- Leader: Thakin Chit Maung, Thakin Lwin
- Founded: 1950
- Dissolved: 1962
- Membership (1957): 3000
- Ideology: Communism Marxism-Leninism
- Political position: Far-left

= Burma Workers Party =

The Burma Workers Party, until 1958 the Burma Workers and Peasants Party, was a communist party in Burma, formed on 8 December 1950 by leftist elements of the Socialist Party. In December 1962 it merged with the People's Comrade Party to form the United Workers Party. In March 1964, it was among the many parties banned by decree of the Revolutionary Council.

==History==
The founders of the BWPP were 42 leading cadres of the Socialist Party, who denounced the leadership of Ba Swe and Kyaw Nyein. These included Thakin Chit Maung, Thakin Hla Kywe, Thakin Lwin and U Ba Nyein. Within the Socialist Party discussions had emerged on issues like the affiliation of the Trade Union Congress (Burma) to the World Federation of Trade Unions. Under the leadership of Thakin Lwin, the TUC(B) had steered towards an openly communist line. In the May Day rally of 1950, TUC(B) demonstrators had carried large portraits of Karl Marx, Friedrich Engels, Vladimir Lenin, Joseph Stalin and Mao Zedong. Thakin Lwin had publicly declared that TUC(B) followed the 'communist party line', but denounced the White Flag Communist Party, Red Flag Communist Party and Josip Broz Tito as 'deviationists'. Except for Thakin Lwin, a major leader amongst the founders of the BWPP was Thakin Chit Maung who was a leader of the All Burma Peasants Organisation. The BWPP formed a new trade union centre, the Burma Trade Union Congress (BTUC).

The BWPP was a Marxist–Leninist party. It considered the AFPFL government as servants of imperialism. However, unlike the White Flag and Red Flag communist parties the BWPP worked as a legal political parties. The party was sometimes nicknamed as 'Red Socialists'.

At the time of its foundation, the party had ten MPs amongst its members. In the 1951 election, the strength of the BWPP parliamentary faction increased to twelve. Ahead of the 1956 legislative election, the BWPP launched the National United Front in 1955. In the elections the NUF won 48 seats.

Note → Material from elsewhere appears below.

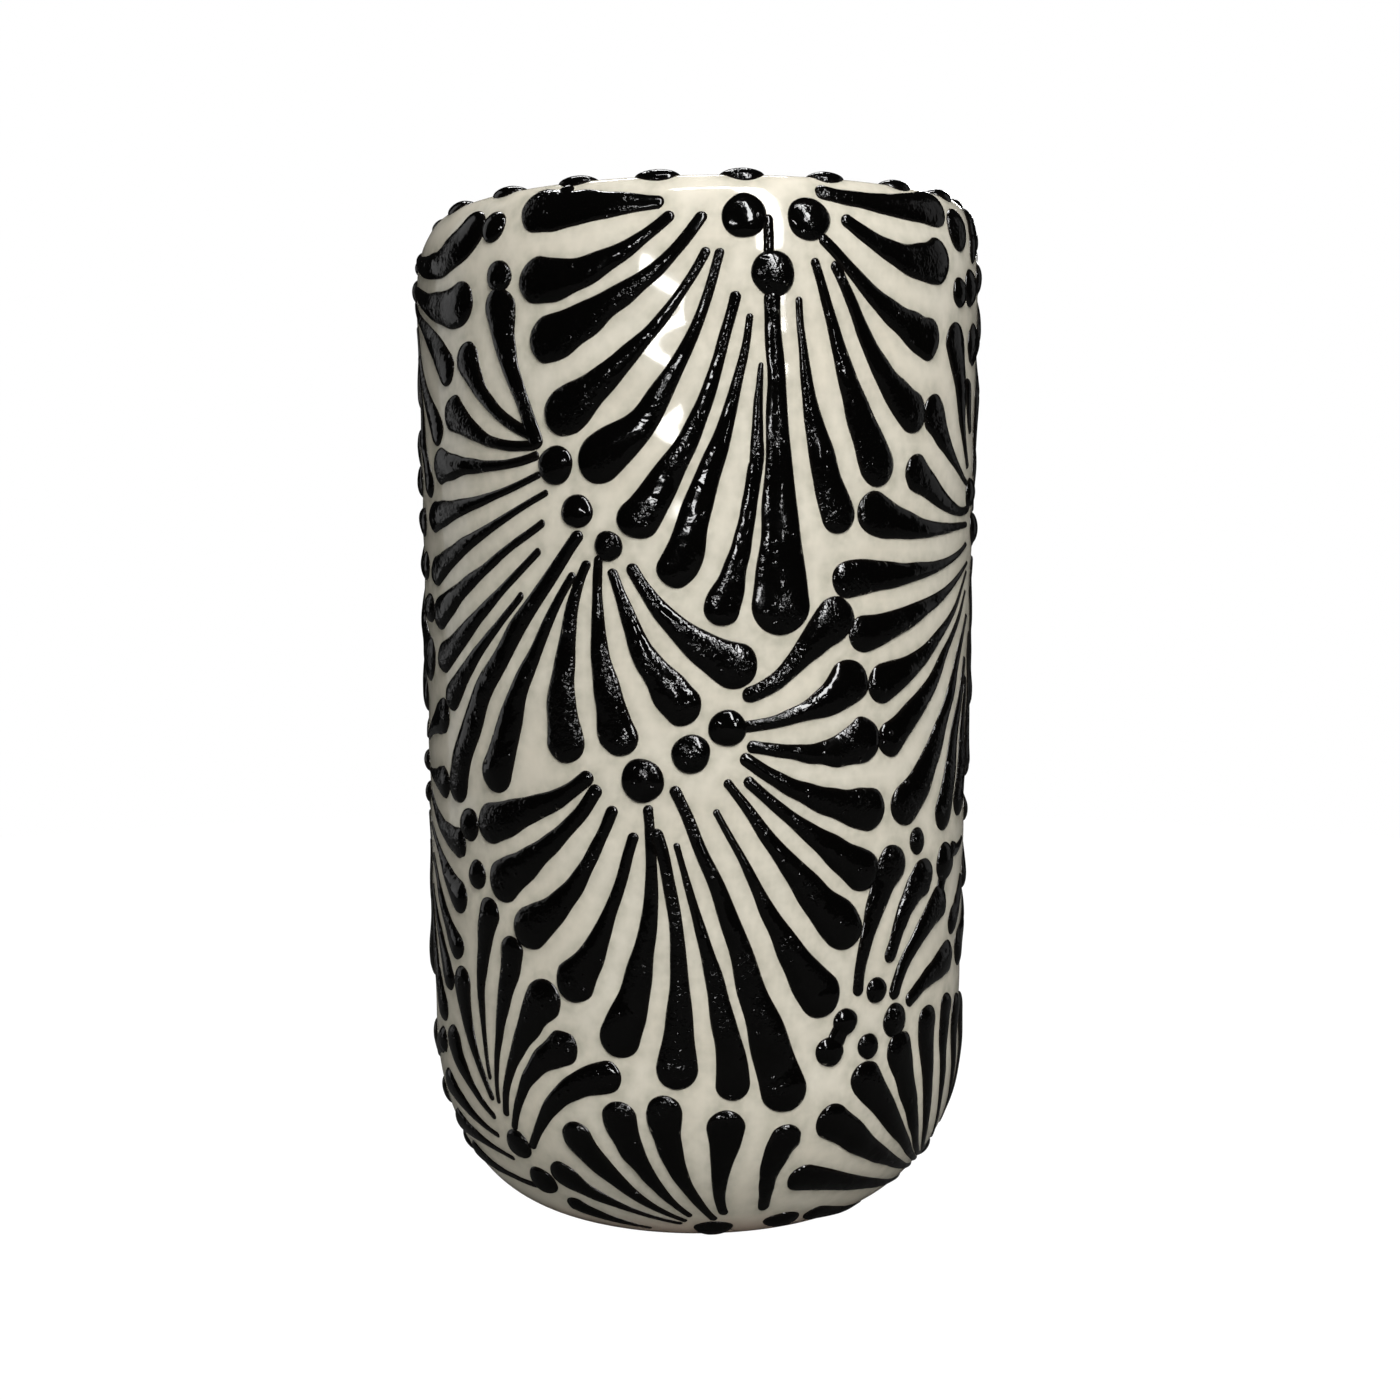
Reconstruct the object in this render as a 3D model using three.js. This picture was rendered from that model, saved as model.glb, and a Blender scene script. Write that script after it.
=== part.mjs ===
import * as THREE from 'three';

// A talavera cylinder vase: a thrown clay wall, a coat of glaze over it, and raised
// black enamel dots. Millimetres, +Z up, the origin at the middle of the foot.
// Angles run round the vase in degrees, from 0 at the front (-Y) towards +X.

const VASE_HEIGHT = 203; // glazed crown of the lip, above the table
const SHOULDER_RADIUS = 57.4; // glazed outside, where the shoulder begins
const BELLY_RADIUS = 54.9; // glazed outside, where the base corner ends
const CROWN_RADIUS = 52; // highest line of the lip
const MOUTH_RADIUS = 47.2; // narrowest glazed opening, just inside the lip
const FOOT_RADIUS = 28; // outer edge of the ring that the vase stands on
const BASE_CORNER_HEIGHT = 35;
const SHOULDER_HEIGHT = 15;
const LIP_INSIDE_DROP = 4.5;

const INSIDE_TOP_RADIUS = 49.4; // glazed inside, below the lip's inner roll
const INSIDE_TOP_DROP = 22; // how far below the crown the roll ends
const INSIDE_LOW_RADIUS = 46.8; // glazed inside, where the floor corner begins
const FLOOR_RADIUS = 22; // flat part of the floor
const FLOOR_HEIGHT = 10;
const FLOOR_CORNER_HEIGHT = 28;

const GLAZE_THICKNESS = 0.6;
const FIT_GAP = 0.3; // left between pieces that touch
const CLAY_DEPTH = GLAZE_THICKNESS + FIT_GAP; // clay surface, below the glaze surface
const FOOT_RECESS_RADIUS = 21;
const FOOT_RECESS_DEPTH = 1.5;
const FOOT_RECESS_SLOPE = 1;
const BARE_FOOT_TURN = 17; // degrees of the base corner left without glaze

const RIM_DOT_COUNT = 20;
const RIM_DOT_START = -80; // degrees
const RIM_DOT_RADIUS = 3.3;
const RIM_DOT_LIFT = 80; // degrees that a rim dot's face turns up from level
const DOT_HEIGHT = 1.25;

const WALL_SEGMENTS = 36;
const DOT_SEGMENTS = 8;
const BASE_CORNER_STEPS = 6;
const SHOULDER_STEPS = 5;
const LIP_INSIDE_STEPS = 3;
const FLOOR_CORNER_STEPS = 4;
const QUARTER_TURN = Math.PI / 2;

// The dots at the eyes of the painted fans: [degrees round the vase, height, radius].
const EYES = {
  crown: [[8.6, 195.1, 3.9], [20.9, 194.8, 4], [13.9, 184.9, 4.1]],
  left: [[-27.2, 151.1, 3.7], [-22.8, 142.6, 3.3], [-16.6, 136.2, 2.8]],
  middle: [[-10.3, 93.2, 4], [-1.1, 98.2, 3.5], [5.8, 102.9, 3.4]],
  right: [[73.2, 146.3, 3.1], [78.8, 139.5, 3.2]],
  high_right: [[62.4, 196.2, 4.1], [62, 184.5, 3], [68.7, 186, 3.7]],
  low_left: [[-52.3, 82.2, 3.2], [-50, 72.6, 2.8]],
  foot_left: [[-41.6, 20.4, 3.1], [-37.8, 13.1, 3]],
  low_right: [[38.4, 51.6, 2.5], [36.4, 41, 2.5], [43.6, 45, 3.2]],
};

// These fans are painted again half way round the vase.
const BACK_FANS = ['crown', 'left', 'middle', 'low_right'];

const clayMaterial = new THREE.MeshStandardMaterial({
  color: 0xb98a6a,
  roughness: 0.85,
  metalness: 0,
});

const glazeMaterial = new THREE.MeshStandardMaterial({
  color: 0xefeadd,
  roughness: 0.12,
  metalness: 0,
});

const enamelMaterial = new THREE.MeshStandardMaterial({
  color: 0x0b0a09,
  roughness: 0.18,
  metalness: 0,
});

const vase = new THREE.Group();

// Points on a quarter of an ellipse in the (radius, height) plane. fromTurn and toTurn
// are in radians, 0 pointing away from the axis and a quarter turn pointing up.
function arcPoints(centre, radii, fromTurn, toTurn, steps) {
  return Array.from({ length: steps + 1 }, (_, step) => {
    const turn = THREE.MathUtils.lerp(fromTurn, toTurn, step / steps);
    const radius = centre[0] + radii[0] * Math.cos(turn);
    const height = centre[1] + radii[1] * Math.sin(turn);
    return new THREE.Vector2(radius, height);
  });
}

// The vase's section from the foot, up the outside, over the lip and down to the middle
// of the floor, at a depth below the glaze. bareTurn leaves out the start of the corner.
function sectionPoints(depth, bareTurn) {
  const baseCorner = arcPoints(
    [FOOT_RADIUS, BASE_CORNER_HEIGHT],
    [BELLY_RADIUS - FOOT_RADIUS - depth, BASE_CORNER_HEIGHT - depth],
    bareTurn - QUARTER_TURN,
    0,
    BASE_CORNER_STEPS,
  );
  const shoulder = arcPoints(
    [CROWN_RADIUS, VASE_HEIGHT - SHOULDER_HEIGHT],
    [SHOULDER_RADIUS - CROWN_RADIUS - depth, SHOULDER_HEIGHT - depth],
    0,
    QUARTER_TURN,
    SHOULDER_STEPS,
  );
  const lipInside = arcPoints(
    [CROWN_RADIUS, VASE_HEIGHT - LIP_INSIDE_DROP],
    [CROWN_RADIUS - MOUTH_RADIUS - depth, LIP_INSIDE_DROP - depth],
    QUARTER_TURN,
    2 * QUARTER_TURN,
    LIP_INSIDE_STEPS,
  ).slice(1);
  const underLip = new THREE.Vector2(INSIDE_TOP_RADIUS + depth, VASE_HEIGHT - INSIDE_TOP_DROP);
  const floorCorner = arcPoints(
    [FLOOR_RADIUS, FLOOR_HEIGHT + FLOOR_CORNER_HEIGHT],
    [INSIDE_LOW_RADIUS - FLOOR_RADIUS + depth, FLOOR_CORNER_HEIGHT + depth],
    0,
    -QUARTER_TURN,
    FLOOR_CORNER_STEPS,
  );
  const floorMiddle = new THREE.Vector2(0, FLOOR_HEIGHT - depth);
  return [...baseCorner, ...shoulder, ...lipInside, underLip, ...floorCorner, floorMiddle];
}

// Turns a section about the vase's axis, which LatheGeometry keeps along Y.
function turnedSolid(points, segments) {
  const geometry = new THREE.LatheGeometry(points, segments);
  geometry.rotateX(QUARTER_TURN);
  return geometry;
}

function addPiece(name, geometry, material) {
  const piece = new THREE.Mesh(geometry, material);
  piece.name = name;
  vase.add(piece);
  return piece;
}

// The thrown and turned clay: wall, floor and a bare foot ring round a shallow recess.
function addClayBody() {
  const foot = [
    new THREE.Vector2(0, FOOT_RECESS_DEPTH),
    new THREE.Vector2(FOOT_RECESS_RADIUS, FOOT_RECESS_DEPTH),
    new THREE.Vector2(FOOT_RECESS_RADIUS + FOOT_RECESS_SLOPE, 0),
    new THREE.Vector2(FOOT_RADIUS, 0),
  ];
  const section = [...foot, ...sectionPoints(CLAY_DEPTH, 0)];
  addPiece('clay_body', turnedSolid(section, WALL_SEGMENTS), clayMaterial);
}

// The glaze: one skin from just above the foot, over the lip and across the floor.
function addGlazeCoat() {
  const bareTurn = THREE.MathUtils.degToRad(BARE_FOOT_TURN);
  const claySide = sectionPoints(GLAZE_THICKNESS, bareTurn).reverse();
  const openSide = sectionPoints(0, bareTurn);
  const skin = turnedSolid([...claySide, ...openSide], WALL_SEGMENTS);
  addPiece('glaze_coat', skin, glazeMaterial);
}

// A dome of enamel standing on its flat side, its top along +Z.
function domeGeometry(radius) {
  const waist = QUARTER_TURN / 2;
  const section = [
    new THREE.Vector2(0, 0),
    new THREE.Vector2(radius, 0),
    new THREE.Vector2(radius * Math.cos(waist), DOT_HEIGHT * Math.sin(waist)),
    new THREE.Vector2(0, DOT_HEIGHT),
  ];
  return turnedSolid(section, DOT_SEGMENTS);
}

// Stands a dome on the glaze. lift is the angle of the glaze's face above level, radians.
function addDot(name, degreesRound, radiusFromAxis, height, lift, dotRadius) {
  const turn = THREE.MathUtils.degToRad(degreesRound);
  const outward = new THREE.Vector3(Math.sin(turn), -Math.cos(turn), 0);
  const facing = outward.clone().multiplyScalar(Math.cos(lift));
  facing.z = Math.sin(lift);
  const dot = addPiece(name, domeGeometry(dotRadius), enamelMaterial);
  dot.quaternion.setFromUnitVectors(new THREE.Vector3(0, 0, 1), facing);
  dot.position.copy(outward).multiplyScalar(radiusFromAxis).setZ(height);
  dot.position.addScaledVector(facing, FIT_GAP);
}

// Radius and lift of the glazed outside at a height, on its three stretches.
function outsideAt(height) {
  const shoulderStart = VASE_HEIGHT - SHOULDER_HEIGHT;
  if (height > shoulderStart) {
    const reach = SHOULDER_RADIUS - CROWN_RADIUS;
    const turn = Math.asin((height - shoulderStart) / SHOULDER_HEIGHT);
    const lift = Math.atan2(reach * Math.sin(turn), SHOULDER_HEIGHT * Math.cos(turn));
    return { radius: CROWN_RADIUS + reach * Math.cos(turn), lift };
  }
  if (height < BASE_CORNER_HEIGHT) {
    const reach = BELLY_RADIUS - FOOT_RADIUS;
    const turn = Math.asin((height - BASE_CORNER_HEIGHT) / BASE_CORNER_HEIGHT);
    const lift = Math.atan2(reach * Math.sin(turn), BASE_CORNER_HEIGHT * Math.cos(turn));
    return { radius: FOOT_RADIUS + reach * Math.cos(turn), lift };
  }
  const rise = shoulderStart - BASE_CORNER_HEIGHT;
  const share = (height - BASE_CORNER_HEIGHT) / rise;
  const radius = THREE.MathUtils.lerp(BELLY_RADIUS, SHOULDER_RADIUS, share);
  return { radius, lift: -Math.atan2(SHOULDER_RADIUS - BELLY_RADIUS, rise) };
}

function twoDigits(number) {
  return String(number).padStart(2, '0');
}

// A ring of dots on the crown of the lip, each tipped slightly outwards.
function addRimDots() {
  const lift = THREE.MathUtils.degToRad(RIM_DOT_LIFT);
  const reach = SHOULDER_RADIUS - CROWN_RADIUS;
  const turn = Math.atan2(Math.sin(lift) * SHOULDER_HEIGHT, Math.cos(lift) * reach);
  const radius = CROWN_RADIUS + reach * Math.cos(turn);
  const height = VASE_HEIGHT - SHOULDER_HEIGHT * (1 - Math.sin(turn));
  for (let index = 0; index < RIM_DOT_COUNT; index += 1) {
    const degreesRound = RIM_DOT_START + (index * 360) / RIM_DOT_COUNT;
    addDot(`rim_dot_${twoDigits(index + 1)}`, degreesRound, radius, height, lift, RIM_DOT_RADIUS);
  }
}

function addEyeDots(prefix, fan, halfTurn) {
  EYES[fan].forEach(([degreesRound, height, dotRadius], index) => {
    const { radius, lift } = outsideAt(height);
    const name = `${prefix}${fan}_eye_${index + 1}`;
    addDot(name, degreesRound + halfTurn, radius, height, lift, dotRadius);
  });
}

addClayBody();
addGlazeCoat();
addRimDots();
Object.keys(EYES).forEach((fan) => addEyeDots('', fan, 0));
BACK_FANS.forEach((fan) => addEyeDots('back_', fan, 180));

export default vase;
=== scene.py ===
import math

import bpy
import numpy as np
from mathutils import Matrix, Vector


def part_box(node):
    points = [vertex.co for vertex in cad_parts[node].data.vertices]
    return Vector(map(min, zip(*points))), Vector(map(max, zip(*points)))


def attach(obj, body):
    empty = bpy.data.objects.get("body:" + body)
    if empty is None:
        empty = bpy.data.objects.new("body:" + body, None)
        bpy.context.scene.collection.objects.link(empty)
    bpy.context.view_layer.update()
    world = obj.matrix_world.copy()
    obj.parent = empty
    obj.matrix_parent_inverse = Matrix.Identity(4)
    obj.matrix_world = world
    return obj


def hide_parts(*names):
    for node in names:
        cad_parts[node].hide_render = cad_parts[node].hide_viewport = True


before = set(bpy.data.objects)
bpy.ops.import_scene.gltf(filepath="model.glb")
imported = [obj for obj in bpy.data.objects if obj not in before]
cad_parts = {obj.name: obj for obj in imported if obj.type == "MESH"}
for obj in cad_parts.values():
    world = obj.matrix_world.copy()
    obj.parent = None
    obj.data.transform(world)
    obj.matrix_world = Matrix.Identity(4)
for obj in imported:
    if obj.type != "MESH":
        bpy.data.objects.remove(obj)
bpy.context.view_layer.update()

print("frame loaded:", len(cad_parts), "nodes")

# Lengths below are millimetres until putMesh turns them into metres. Angles run round
# the vase in degrees, 0 at the front (-Y) and growing towards +X, as in the frame.
mm = 0.001

# the glaze's box in the frame gives the vase's height and its widest radius
glazeHigh = np.array(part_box("glaze_coat")[1]) / mm

vaseShape = {
    "height": glazeHigh[2],       # crown of the lip
    "shoulderRadius": glazeHigh[0],
    "shoulderHeight": 15.0,       # how far below the crown the shoulder starts
    "bellyRadius": 54.9,          # where the base corner ends
    "cornerHeight": 35.0,
    "footRadius": 28.0,
    "crownRadius": 52.0,
    "mouthRadius": 47.2,
    "lipDrop": 4.5,
    "insideTopRadius": 49.4,
    "insideTopDrop": 22.0,
    "insideLowRadius": 46.8,
    "floorRadius": 22.0,
    "floorHeight": 10.0,
    "floorCornerHeight": 28.0,
    "bareFootTurn": 14.0,         # degrees of the base corner left bare
    "recessRadius": 21.0,
    "recessDepth": 1.5,
    "glazeDepth": 0.6,
    "bulge": 0.1,                 # how much fuller the wall is than a straight line
}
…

In June 1957 Prime Minister U Nu made a deal with the BWPP to be able to defeat a no confidence vote in the parliament.

The first party congress of the BWPP has held in Rangoon 27 December 1957 – 2 January 1958, during which the name 'Burma Workers Party' was adopted. At the congress 259 delegates, representing 22 districts and around 3000 party members, were present. The congress adopted five main slogans: "(1) One party our strength, one party our aim!; (2) Let us separate ourselves from Capitalists and their like; Let us form alliance with those who are true to us and our Cause!; (3) Let us define our political aim clearly and keep Democracy in view!; (4) Internal Peace through Democracy!; (5) Afro-Asian Alliance for world peace!"

The congress elected various leadership committees:
- Politburo: Thakin Chit Maung, Thakin Lwin, U Ba Nyein, Boh Mya Thway, Thakin Ba Han, Aung Ban.
- Party Unification Commission: Thakin Hla Kyway, Sein Mya, Than (Prome), Than Myint, Tin Tun.
- Propaganda Commission: Thakin Lu Aye, Thu, Thakin Aye-Che, Than Lay, Aung Than.
- Treasury Commission: Thakin Ba Han, Thakin Lay Maung, Thakin Than.

After the declaration of 'Burmese Way to Socialism' by the Ne Win regime, the BWP was marginalised. At the end of 1962, the BWP and the People's Comrade Party merged into the United Workers Party.